Flame retardants are an important component in reducing the devastating impact of fires on people, property and the environment. Their areas of application in electrical and electronic equipment (EEE) vary depending on the materials being used, the function of the product, and the level of fire resistance that must be achieved based on fire safety standards. Flame retardants have unique characteristics, and, as a result, need to be matched appropriately to the materials used.
In wires and cables, for example, the flame retardants used must meet fire safety requirements developed specifically for these products because they have the potential for spreading a fire to the electrical socket, and to walls and curtains. The level of flame retardancy required for printed wiring boards used in consumer mobile phones is different than that of wiring boards used in computer servers or in telecommunications or aerospace applications. Higher electrical and mechanical performance demands must be met with flame retardants that can achieve higher flammability and fire resistance standards, without affecting a product’s performance specifications.
When it comes to fire safety, one size does not fit all. Specific flame retardants must be selected carefully to meet fire safety standards, electrical and mechanical requirements.

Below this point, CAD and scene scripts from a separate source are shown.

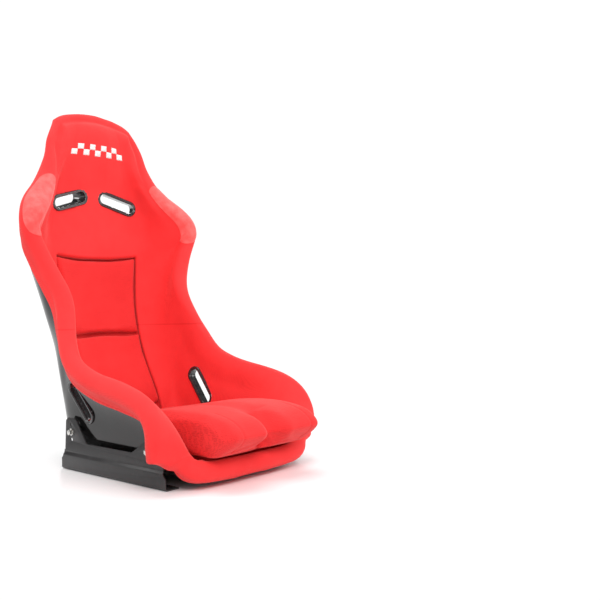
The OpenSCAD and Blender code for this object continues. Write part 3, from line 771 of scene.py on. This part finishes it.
def puff(obj, voxel, pressure, cap, pinned):
    """Even remesh, then foam pressure under the fabric as a cloth simulation; cap limits each move."""
    remesh = obj.modifiers.new("even", "REMESH")
    remesh.mode = "VOXEL"
    remesh.voxel_size = voxel
    apply_modifiers(obj)
    start = coordinates(obj.data)
    held = obj.vertex_groups.new(name="held")
    held.add(np.nonzero(pinned(start / MM))[0].tolist(), 1.0, "REPLACE")
    cloth = obj.modifiers.new("cloth", "CLOTH")
    cloth.settings.quality = 6
    cloth.settings.mass = 0.3
    cloth.settings.tension_stiffness = 25
    cloth.settings.compression_stiffness = 25
    cloth.settings.bending_stiffness = 1.5
    cloth.settings.use_pressure = True
    cloth.settings.uniform_pressure_force = pressure
    cloth.settings.vertex_group_mass = held.name
    cloth.settings.effector_weights.gravity = 0
    cloth.point_cache.frame_start = 1
    cloth.point_cache.frame_end = FRAMES
    for number in range(1, FRAMES + 1):
        bpy.context.scene.frame_set(number)
    apply_modifiers(obj)
    bpy.context.scene.frame_set(1)
    moved = coordinates(obj.data) - start
    size = np.linalg.norm(moved, axis=1, keepdims=True)
    share = cap * np.tanh(size / cap) / np.maximum(size, 1e-9)
    set_coordinates(obj.data, start + moved * share)
    smoother = obj.modifiers.new("even", "SMOOTH")
    smoother.factor = 0.5
    smoother.iterations = 3
    finer = obj.modifiers.new("finer", "SUBSURF")
    finer.levels = finer.render_levels = 1
    apply_modifiers(obj)
    obj.data.polygons.foreach_set("use_smooth", [True] * len(obj.data.polygons))


def pad_solid(s0, s1, t0, t1, low, high, count, name):
    """Closed block between two heights over the bucket surface."""
    s, t = np.meshgrid(np.linspace(s0, s1, count), np.linspace(t0, t1, count), indexing="ij")
    placed = level(s, t)
    points = np.vstack([at(placed, t, high(s, t)).reshape(-1, 3),
                        at(placed, t, low(s, t)).reshape(-1, 3)])
    return new_object(name, points, closed_block(grid_faces(count, count), count * count), INSERT)


PAD_LOW = BASE_T + STRIP_T + 0.5
PAD_EDGE_T = INSERT_T - 0.003


def make_loose_pad(node, body, s0, s1):
    """Loose pad on the back: crowned, with edges that roll down to the seams around it."""
    gap = 0.035
    middle, half = (s0 + s1) / 2, (s1 - s0) / 2 - gap

    def high(s, t):
        edge = np.minimum((1 - np.abs(t) / PAD_EDGE_T) * 8, (1 - np.abs(s - middle) / half) * half * 10)
        return PAD_LOW + 13 + 6.5 * np.sqrt(1 - (1 - np.clip(edge, 0, 1)) ** 2)

    def low(s, t):
        return PAD_LOW + 0 * s

    obj = pad_solid(middle - half, middle + half, -PAD_EDGE_T, PAD_EDGE_T, low, high, 90,
                    node + "_cushion")
    front = at(middle, 0, PAD_LOW + 3)
    direction = inward(middle, 0)
    puff(obj, 0.004, 2.5, 0.004, lambda p: (p - front) @ direction < 0)
    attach(obj, body)
    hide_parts(node)


HALF_W, TOP_Z, REACH = 159, 150, 336
END_ROUND = 30


def cushion_outline(x):
    """Outline of the seat cushion in y and z at one x; the two thigh lobes stand out at the front."""
    edge = float(smooth((HALF_W - abs(x)) / 24))
    lobe = float(smooth(abs(x) / 44)) * (0.75 + 0.25 * edge)
    low = 37 + 28 * float(smooth((abs(x) - 102) / 20)) + 0.0175 * max(abs(x) - 126, 0) ** 2
    front = -REACH + 42 * (1 - lobe)
    back = 185 - 20 * (1 - edge)
    top = TOP_Z + 8 * lobe - 6 * (1 - edge)
    return np.array([
        [136, low], [back - 5, low + 28 * edge], [back, max(low + 12, 84)], [back - 3, top - 54],
        [back - 15, top - 46], [100, top - 38], [0, top - 22], [-100, top - 6], [-180, top], [-240, top - 2],
        [front + 42, top - 11], [front + 14, top - 26], [front, top - 44], [front + 8, 100], [front + 30, 84],
        [-268, max(68, low)], [-222, max(67, low)], [-176, low]])


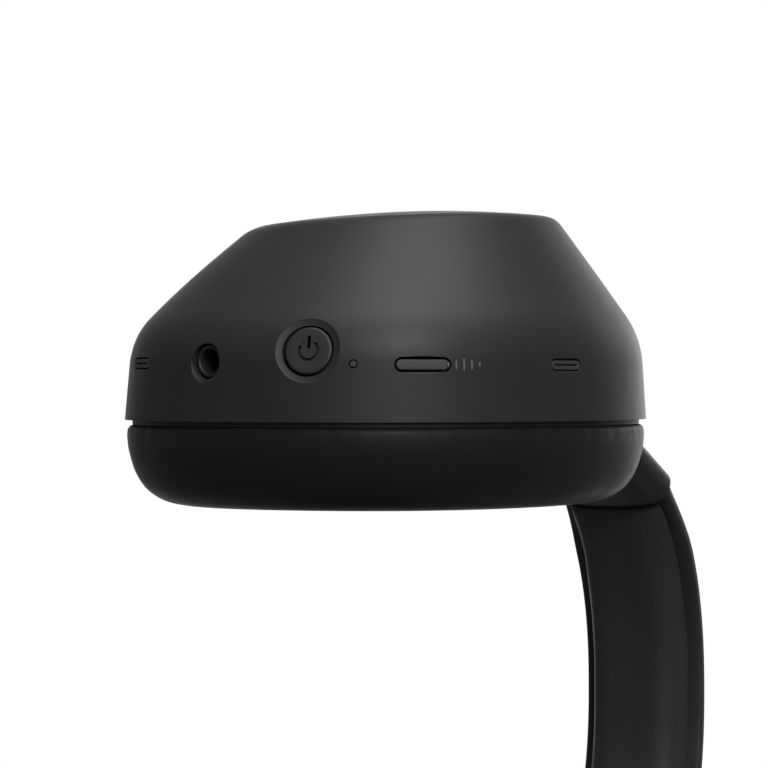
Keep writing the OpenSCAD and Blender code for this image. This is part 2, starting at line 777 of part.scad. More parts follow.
module charge_board() {
    top = -charge_size[1] / 2 + 0.1;
    color("#20402c") side(-1) in_cup() on_wall(charge_at, 0) {
        translate([-7, top - 1, -charge_in - 4]) cube([14, 1, 8.4]);
        for (x = [-4, 4]) translate([x - 1, plug_top - charge_at[1], -charge_in - 1])
            cube([2, charge_at[1] - plug_top + top - 0.99, 2]);
    }
}

// ---- The assembly ----

headband_spring();
headband_cover();
headband_cushion();
end_sleeve();  // end_sleeve_left
side(-1) end_sleeve();  // end_sleeve_right
slider_guide();  // slider_guide_left
side(-1) slider_guide();  // slider_guide_right
slider_stem();  // slider_stem_left
side(-1) slider_stem();  // slider_stem_right
hinge_tongue();  // hinge_tongue_left
side(-1) hinge_tongue();  // hinge_tongue_right
fold_arm();  // fold_arm_left
side(-1) fold_arm();  // fold_arm_right
fold_pin();  // fold_pin_left
side(-1) fold_pin();  // fold_pin_right
spindle_clip();  // spindle_clip_left
side(-1) spindle_clip();  // spindle_clip_right
hanger();  // hanger_left
side(-1) hanger();  // hanger_right
shell_left();
shell_right();
baffle();  // baffle_left
side(-1) baffle();  // baffle_right
pivot_bracket();  // pivot_bracket_left
side(-1) pivot_bracket();  // pivot_bracket_right
cushion_plate();  // cushion_plate_left
side(-1) cushion_plate();  // cushion_plate_right
ear_cushion();  // ear_cushion_left
side(-1) ear_cushion();  // ear_cushion_right
ear_mesh();  // ear_mesh_left
side(-1) ear_mesh();  // ear_mesh_right
driver_frame();  // driver_frame_left
side(-1) driver_frame();  // driver_frame_right
driver_magnet();  // driver_magnet_left
side(-1) driver_magnet();  // driver_magnet_right
diaphragm();  // diaphragm_left
side(-1) diaphragm();  // diaphragm_right
microphones();  // microphones_left
side(-1) microphones();  // microphones_right
baffle_screws();  // baffle_screws_left
side(-1) baffle_screws();  // baffle_screws_right
circuit_board();
button_switches();
power_button();
mode_button();
led_window();
jack_socket();
battery();
charge_socket();
charge_board();
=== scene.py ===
# %% [markdown]
# # Folding over-ear headphones
# A pair of matt black headphones, built around a packed mechanical model. The mechanical model
# already holds every hinge, button and inlet at its true place. This notebook gives each part
# that shows the surface that a maker would give it: soft-touch paint, thin leather, cast metal.
#
# The frame comes first. Every later size is read from it or named beside it, so a piece made here
# lands on the piece that carries it.

# %% Load the mechanical frame
import bpy
import bmesh
from math import (atan, atan2, copysign, cos, degrees, exp, hypot, pi, radians,
                  sin, sqrt, tan, tanh)
from mathutils.kdtree import KDTree
from mathutils import Matrix, Vector


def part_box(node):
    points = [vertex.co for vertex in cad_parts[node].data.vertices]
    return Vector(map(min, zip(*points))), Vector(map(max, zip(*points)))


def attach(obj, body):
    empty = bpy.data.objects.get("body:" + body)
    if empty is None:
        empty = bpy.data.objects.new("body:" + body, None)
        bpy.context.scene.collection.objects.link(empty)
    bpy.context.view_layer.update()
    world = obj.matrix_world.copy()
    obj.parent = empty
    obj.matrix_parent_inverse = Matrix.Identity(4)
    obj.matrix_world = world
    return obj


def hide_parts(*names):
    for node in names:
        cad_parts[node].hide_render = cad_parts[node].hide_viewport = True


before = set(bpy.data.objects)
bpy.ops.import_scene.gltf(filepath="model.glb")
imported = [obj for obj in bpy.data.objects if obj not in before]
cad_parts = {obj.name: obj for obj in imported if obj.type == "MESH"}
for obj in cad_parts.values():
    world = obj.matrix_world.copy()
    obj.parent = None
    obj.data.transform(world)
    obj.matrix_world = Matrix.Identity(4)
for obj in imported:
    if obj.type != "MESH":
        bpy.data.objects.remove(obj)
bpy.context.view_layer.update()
MM = 0.001
SIDES = {"left": 1, "right": -1}

# %% [markdown]
# An ear cup is drawn in its own flat coordinates: `u` to the rear, `v` up and `h` outward from
# the seam, where the housing meets the cushion. The seam's plane and the middle of the oval come
# from the housing's own box, so the two halves can't drift apart.

# %% The cup's plane and outline
shell_low, shell_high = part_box("shell_left")
SEAM_X = shell_low[0]
CUP_Z = (shell_low[2] + shell_high[2]) / 2
RIM_U = (shell_high[1] - shell_low[1]) / 2
RIM_V = (shell_high[2] - shell_low[2]) / 2
FACE_U = 22.2 * MM
FACE_V = 25.7 * MM
FACE_SHIFT = (2.2 * MM, 1.0 * MM)
SHELL_DEPTH = 30 * MM
FACE_CROWN = 1.4 * MM
FACE_TIP = tan(radians(2.4))
TIP_AIM = radians(26)
WALL_DEPTH = 12.5 * MM
WALL_DRAFT = radians(4)
SHELL_WALL = 2 * MM
SHOULDER_BEND = 4.2 * MM
EDGE_BEND = 1.6 * MM
EDGE_LIFT = 0.1 * MM
FULLNESS, FULLNESS_AIM = 0.9 * MM, radians(206)
OVAL = 2.15
SHOULDER_Q = WALL_DEPTH * tan(WALL_DRAFT) / (RIM_U - FACE_U)


def mix(a, b, t):
    """A value t of the way from a to b."""
    return a + (b - a) * t


def power_of(value, power):
    """A power that keeps the sign, for superellipses."""
    return copysign(abs(value) ** power, value)


def oval(angle, q=0.0, inset=0.0):
    """A point of the cup's outline: q is 0 at the rim and 1 at the edge of the outer face."""
    ru = mix(RIM_U, FACE_U, q) - inset
    rv = mix(RIM_V, FACE_V, q) - inset
    u = ru * power_of(cos(angle), 2 / OVAL) + q * FACE_SHIFT[0]
    v = rv * power_of(sin(angle), 2 / OVAL) + q * FACE_SHIFT[1]
    return u, v


def tipped(u, v, h, q):
    """The outer face leans a little, more the nearer it is."""
    aim = u * cos(TIP_AIM) + v * sin(TIP_AIM)
    return h + max(0.0, min(q, 1.0)) * FACE_TIP * aim


def to_world(u, v, h, hand=1):
    """Cup coordinates to the frame's own, on the left (1) or the right (-1)."""
    return Vector((hand * (SEAM_X + h), u, CUP_Z + v))


print("seam at", round(SEAM_X / MM, 2), "mm, rim",
      round(2 * RIM_U / MM), "by", round(2 * RIM_V / MM), "mm")

# %% [markdown]
# A few small helpers turn lists of points into meshes. `loft` joins rings of equal length, which is
# how moulded shells, tubes and pads are made here. `finish_mesh` merges doubles, turns the faces
# outward and marks edges sharper than a given angle, so smooth shading stays crisp at corners.
# `ride_and_finish` then gives a piece its material and the body that carries it, and hides the
# mechanical piece that it stands for.

# %% Mesh helpers
def finish_mesh(obj, sharp_deg=35, merge=1e-7):
    """Merged, turned outward and shaded smooth, with sharp corners kept."""
    bm = bmesh.new()
    bm.from_mesh(obj.data)
    bmesh.ops.remove_doubles(bm, verts=bm.verts, dist=merge)
    bmesh.ops.recalc_face_normals(bm, faces=bm.faces)
    for face in bm.faces:
        face.smooth = True
    for edge in bm.edges:
        edge.smooth = len(edge.link_faces) != 2 or edge.calc_face_angle(0) < radians(sharp_deg)
    bm.to_mesh(obj.data)
    bm.free()
    return obj


# %% New objects and lofts
def in_scene(name, data):
    """A new object in the scene, at the origin."""
    obj = bpy.data.objects.new(name, data)
    bpy.context.scene.collection.objects.link(obj)
    return obj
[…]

The following classes of flame retardants used in EEE include:
- Bromine-based flame retardants, predominantly TBBPA (help prevent fires from starting or slow down a fire)
- Chlorine-based flame retardants (work to stop flame formation)
- Nitrogen-based flame retardants (stop the decomposition process and prevent the release of flammable gases)
- Phosphorus-based flame retardants (promote charring and prevent the release of flammable gases; provide a barrier between the material and heat source
- Metal hydroxide and oxide flame retardants (slow down the decomposition process and the release of flammable gases; can be used alone or as synergists to boost other flame retardants’ benefits
- Combinations of flame retardants are also used for maximum efficiency in specific material applications
Find out more about the classes of flame retardants.
Flame retarding requirements—and the choice of flame retardant solutions—will vary with the properties of the materials used for each specific product and the level and type of mechanical and electrical functions the product must perform.